Many say as RBI governor, Patel will have to be more voluble on that wisdom as communication is now one of the most important transparency measures to gauge a central bank. The first task before Patel after becoming the governor will be to soothe the nerves of the market by talking and assuring at the time of FCNR (B) redemptions between September and November.

Patel’s familiarity with Prime Minister Narendra Modi goes back to early 2000 when he worked as a member of the board (and chairman of the audit committee) of Gujarat State Petroleum Corporation Ltd. He got his Doctorate from Yale University in 1990 and M Phil in economics from Oxford University in 1986.
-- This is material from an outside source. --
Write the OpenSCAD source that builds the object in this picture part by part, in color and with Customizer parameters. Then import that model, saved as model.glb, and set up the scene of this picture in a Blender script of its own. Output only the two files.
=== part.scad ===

Unlike other RBI governors of the past, Patel has a hands-on view on the corporate sector, having worked as the president for business development at Reliance Industries Ltd in 2008 and 2009. His responsibilities in that position were to assess macroeconomic risks for overall business envelope, and strategising commercial approaches for hydrocarbon energy companies of climate change-mitigation policies.

In 2006 and 2007 he was the non-resident India Economics Fellow at Brookings Institution, Washington, DC, but could not take up a full-time resident fellowship “due to family reasons,” Patel’s resume reads.

He was also instrumental in forming  the Infrastructure Development Finance Company Ltd (IDFC) and served as its executive director between 1997 and 2006. He has worked in key government departments of the finance ministry and closely worked with RBI much before he joined the central bank.

Patel is remembered by old-timers for backing India aggressively during the reforms period in 1990-92 when he was at the Economist Program for the International Monetary Fund (IMF) , working on the US, India, Bahamas and Myanmar desks. He was later given the responsibility of being the deputy resident representative of the IMF in India between 1992 and 1995.